Outing in der katholischen Kirche:Ein starker Film, der sich nicht an alle Fragen traut

Lesezeit: 4 min

Hajo Seppelts neue Doku begleitet Menschen im Dienst der katholischen Kirche, die Angst haben. Weil sie schwul, lesbisch, queer, trans oder nicht binär sind. Doch sie wollen kämpfen, "für eine Kirche ohne Angst".

Von Christiane Lutz

Dass die ARD sehr kurzfristig eine Dokumentation im Programm vorzieht, nicht nur von einem Platz beinahe zur Geisterstunde in die Primetime um 20.30 Uhr, sondern auch um ganze zwei Tage von Mittwoch auf Montag, lässt zweierlei Schlüsse zu. Entweder hat hier jemand wirklich ein dringendes Anliegen, oder man hat die Gunst der Stunde gewittert.
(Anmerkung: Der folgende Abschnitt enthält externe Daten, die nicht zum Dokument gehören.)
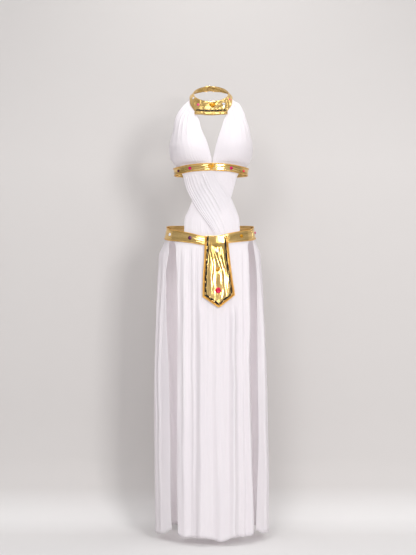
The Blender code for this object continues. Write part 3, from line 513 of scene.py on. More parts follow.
def cloth_grid(points, closed=False):
    """A bmesh grid on an array of points, rows by columns, with its UVs in metres of cloth."""
    count, columns = points.shape[:2]
    mesh = bmesh.new()
    uv = mesh.loops.layers.uv.new("cloth")
    bmesh.ops.create_grid(mesh, x_segments=columns - 1, y_segments=count - 1, size=0.5)
    mesh.verts.ensure_lookup_table()
    down = np.zeros((count, columns))
    across = np.zeros((count, columns))
    down[1:] = np.cumsum(np.linalg.norm(np.diff(points, axis=0), axis=-1), axis=0)
    across[:, 1:] = np.cumsum(np.linalg.norm(np.diff(points, axis=1), axis=-1), axis=1)
    where = {}
    for vert in mesh.verts:
        j = int(round((vert.co.x + 0.5) * (columns - 1)))
        i = int(round((0.5 - vert.co.y) * (count - 1)))
        vert.co = points[i, j]
        where[vert] = (across[i, j], down[i, j])
    for face in mesh.faces:
        for loop in face.loops:
            loop[uv].uv = where[loop.vert]
    if closed:
        bmesh.ops.remove_doubles(mesh, verts=mesh.verts[:], dist=1e-6)
    return mesh


def thicken(obj, wall):
    """Gives a sheet its thickness, inwards from its outer side."""
    solid = obj.modifiers.new("wall", "SOLIDIFY")
    solid.thickness = wall
    solid.offset = -1.0
    solid.use_even_offset = False
    solid.use_rim = True
    return obj


def tube_grid(path, radius, sides=10):
    """A closed tube around a path, with a radius for each point."""
    path = np.asarray(path, float)
    radius = np.broadcast_to(np.asarray(radius, float), (len(path),))
    ahead = np.gradient(path, axis=0)
    ahead /= np.linalg.norm(ahead, axis=1, keepdims=True)
    side = np.cross(ahead[0], (0.0, 1.0, 0.2))
    turns = np.linspace(0, 2 * np.pi, sides + 1)
    grid = []
    for point, way, r in zip(path, ahead, radius):
        side = side - way * side.dot(way)
        side /= np.linalg.norm(side)
        up = np.cross(way, side)
        grid.append([point + r * (math.cos(a) * side + math.sin(a) * up) for a in turns])
    mesh = cloth_grid(np.array(grid), closed=True)
    edges = [e for e in mesh.edges if e.is_boundary]
    bmesh.ops.holes_fill(mesh, edges=edges, sides=0)
    bmesh.ops.recalc_face_normals(mesh, faces=mesh.faces[:])
    return mesh


# Materials


class Value:
    """A socket in an expression: arithmetic on it adds Math nodes."""

    def __init__(self, look, socket):
        self.look = look
        self.socket = socket

    def _do(self, operation, *others):
        return self.look.maths(operation, self, *others)

    def __add__(self, other):
        return self._do("ADD", other)

    def __sub__(self, other):
        return self._do("SUBTRACT", other)

    def __rsub__(self, other):
        return self.look.maths("SUBTRACT", other, self)

    def __mul__(self, other):
        return self._do("MULTIPLY", other)

    def __truediv__(self, other):
        return self._do("DIVIDE", other)

    __radd__ = __add__
    __rmul__ = __mul__


class Nodes:
    """A node tree under construction."""

    def __init__(self, tree):
        self.tree = tree

    def node(self, kind, settings=None, **sockets):
        """Adds a node, sets its settings, then its sockets from values or links."""
        made = self.tree.nodes.new(kind)
        for key, value in (settings or {}).items():
            if key == "stops":
                self.stops(made.color_ramp, value)
            else:
                setattr(made, key, value)
        for key, value in sockets.items():
            self.feed(made.inputs, key, value)
        return made

    def stops(self, ramp, stops):
        """Sets a colour ramp's places and colours."""
        while len(ramp.elements) < len(stops):
            ramp.elements.new(0.5)
        for element, (place, colour) in zip(ramp.elements, stops):
            element.position = place
            element.color = (*colour, 1)

    def feed(self, inputs, key, value):
        """Sets or links a socket by its name with _ for spaces, or by i and its number."""
        found = [s for s in inputs if s.name.replace(" ", "_") == key and s.enabled]
        socket = found[0] if found else inputs[int(key[1:])]
        value = value.socket if isinstance(value, Value) else value
        if isinstance(value, bpy.types.NodeSocket):
            self.tree.links.new(value, socket)
        else:
            socket.default_value = value

    def maths(self, operation, *terms):
        """Adds a Math node with its terms in order."""
        numbered = {f"i{i}": term for i, term in enumerate(terms)}
        return Value(self, self.node("ShaderNodeMath", {"operation": operation}, **numbered).outputs[0])

    def place(self, kind="Object"):
        """The coordinates of a point, of the object or of the cloth's UV."""
        return self.node("ShaderNodeTexCoord").outputs[kind]

    def stretched(self, vector, scale):
        """Coordinates with a scale along each axis."""
        return self.node("ShaderNodeMapping", Vector=vector, Scale=scale).outputs[0]

    def noise(self, vector, scale, detail, roughness=0.5):
        """Noise with its own scale along each axis."""
        sockets = {"Vector": self.stretched(vector, scale), "Scale": 1.0}
        made = self.node("ShaderNodeTexNoise", Detail=detail, Roughness=roughness, **sockets)
        return Value(self, made.outputs["Fac"])

    def wave(self, vector, scale, direction):
        """Even bands along a direction."""
        made = self.node("ShaderNodeTexWave", {"bands_direction": direction}, Vector=vector, Scale=scale)
        return Value(self, made.outputs["Fac"])

    def ramp(self, value, stops):
        """The colour that a value has between stops of place and colour."""
        return self.node("ShaderNodeValToRGB", {"stops": stops}, Fac=value).outputs[0]

    def bumped(self, height, distance, strength, under=None):
        """A bumped normal, over another one if it is given."""
        sockets = {"Height": height, "Distance": distance, "Strength": strength}
        if under is not None:
            sockets["Normal"] = under
        return self.node("ShaderNodeBump", **sockets).outputs[0]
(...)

Im Falle der Dokumentation "Wie Gott uns schuf" ist vermutlich beides wahr. Seit Tagen ist die katholische Kirche wieder mal heftig in der Kritik, diesmal wegen des Wissens beziehungsweise Nichtwissens unter anderem des ehemaligen Papstes Benedikt XVI. zu diversen Missbrauchsfällen. Der Zeitpunkt für einen weiteren Kirchenaufreger ist deshalb aus programmplanerischer Sicht günstig, genauso, wie die Not der Protagonisten ehrlich drängend ist.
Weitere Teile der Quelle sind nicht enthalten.